Aim:
Identify each line containing the word "bodies" and copy it.

Dataset extract:
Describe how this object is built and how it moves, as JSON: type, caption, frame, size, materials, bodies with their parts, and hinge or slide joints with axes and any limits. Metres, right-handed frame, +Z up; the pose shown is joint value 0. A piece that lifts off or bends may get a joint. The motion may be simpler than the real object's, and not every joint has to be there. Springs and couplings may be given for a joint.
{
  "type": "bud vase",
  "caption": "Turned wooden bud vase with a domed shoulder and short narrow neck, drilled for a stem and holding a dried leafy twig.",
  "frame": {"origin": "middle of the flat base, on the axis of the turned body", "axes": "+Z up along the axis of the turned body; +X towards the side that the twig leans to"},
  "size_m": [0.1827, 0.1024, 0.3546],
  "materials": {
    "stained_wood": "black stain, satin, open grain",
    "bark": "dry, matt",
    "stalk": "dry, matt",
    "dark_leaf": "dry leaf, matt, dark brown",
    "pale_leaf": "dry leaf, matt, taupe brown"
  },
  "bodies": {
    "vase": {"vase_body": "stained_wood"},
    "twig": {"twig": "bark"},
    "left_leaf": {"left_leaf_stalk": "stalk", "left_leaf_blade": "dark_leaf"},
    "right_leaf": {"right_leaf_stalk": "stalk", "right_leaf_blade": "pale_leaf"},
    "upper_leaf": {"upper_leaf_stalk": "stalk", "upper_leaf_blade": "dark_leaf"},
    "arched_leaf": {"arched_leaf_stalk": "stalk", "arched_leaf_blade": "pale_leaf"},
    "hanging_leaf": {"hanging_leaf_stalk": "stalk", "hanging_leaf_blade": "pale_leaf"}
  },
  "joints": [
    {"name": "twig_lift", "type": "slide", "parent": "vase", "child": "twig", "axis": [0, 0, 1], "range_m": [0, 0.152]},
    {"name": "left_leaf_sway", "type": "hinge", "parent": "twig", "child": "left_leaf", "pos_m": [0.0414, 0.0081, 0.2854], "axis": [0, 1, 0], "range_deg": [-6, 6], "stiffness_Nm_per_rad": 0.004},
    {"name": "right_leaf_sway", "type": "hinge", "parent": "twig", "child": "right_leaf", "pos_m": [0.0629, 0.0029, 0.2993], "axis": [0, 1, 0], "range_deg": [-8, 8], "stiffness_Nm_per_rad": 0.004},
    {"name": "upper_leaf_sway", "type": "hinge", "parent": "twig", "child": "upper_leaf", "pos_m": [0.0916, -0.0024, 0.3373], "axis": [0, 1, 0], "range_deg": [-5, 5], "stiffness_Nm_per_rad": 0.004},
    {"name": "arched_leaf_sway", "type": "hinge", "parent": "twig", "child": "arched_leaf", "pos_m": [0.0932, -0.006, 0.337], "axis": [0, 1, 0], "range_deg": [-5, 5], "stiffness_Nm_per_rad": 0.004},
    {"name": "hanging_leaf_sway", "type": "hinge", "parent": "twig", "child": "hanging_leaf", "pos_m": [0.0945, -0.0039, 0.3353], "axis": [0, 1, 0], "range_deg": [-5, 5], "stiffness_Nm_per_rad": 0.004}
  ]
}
---
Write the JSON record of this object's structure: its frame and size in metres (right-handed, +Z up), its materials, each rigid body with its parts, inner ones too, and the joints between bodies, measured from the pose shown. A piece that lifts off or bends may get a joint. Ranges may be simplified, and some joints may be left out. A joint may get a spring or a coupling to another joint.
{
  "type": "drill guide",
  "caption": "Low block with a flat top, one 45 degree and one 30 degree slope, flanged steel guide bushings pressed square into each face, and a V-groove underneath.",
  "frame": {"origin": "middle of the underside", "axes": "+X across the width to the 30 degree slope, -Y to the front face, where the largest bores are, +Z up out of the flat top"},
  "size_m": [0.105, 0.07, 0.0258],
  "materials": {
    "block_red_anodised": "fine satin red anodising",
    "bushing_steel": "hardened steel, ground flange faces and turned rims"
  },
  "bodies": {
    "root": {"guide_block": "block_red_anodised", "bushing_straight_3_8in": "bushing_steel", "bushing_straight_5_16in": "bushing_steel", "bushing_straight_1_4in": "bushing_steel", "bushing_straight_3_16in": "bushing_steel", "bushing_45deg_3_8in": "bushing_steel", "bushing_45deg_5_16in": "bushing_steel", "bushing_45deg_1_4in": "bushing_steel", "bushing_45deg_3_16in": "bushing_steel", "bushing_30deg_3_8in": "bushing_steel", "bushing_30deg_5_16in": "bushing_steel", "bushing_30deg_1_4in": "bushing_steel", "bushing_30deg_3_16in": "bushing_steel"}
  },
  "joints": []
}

Correct result:
Describe how this object is built and how it moves, as JSON: type, caption, frame, size, materials, bodies with their parts, and hinge or slide joints with axes and any limits. Metres, right-handed frame, +Z up; the pose shown is joint value 0. A piece that lifts off or bends may get a joint. The motion may be simpler than the real object's, and not every joint has to be there. Springs and couplings may be given for a joint.
  "bodies": {
Write the JSON record of this object's structure: its frame and size in metres (right-handed, +Z up), its materials, each rigid body with its parts, inner ones too, and the joints between bodies, measured from the pose shown. A piece that lifts off or bends may get a joint. Ranges may be simplified, and some joints may be left out. A joint may get a spring or a coupling to another joint.
  "bodies": {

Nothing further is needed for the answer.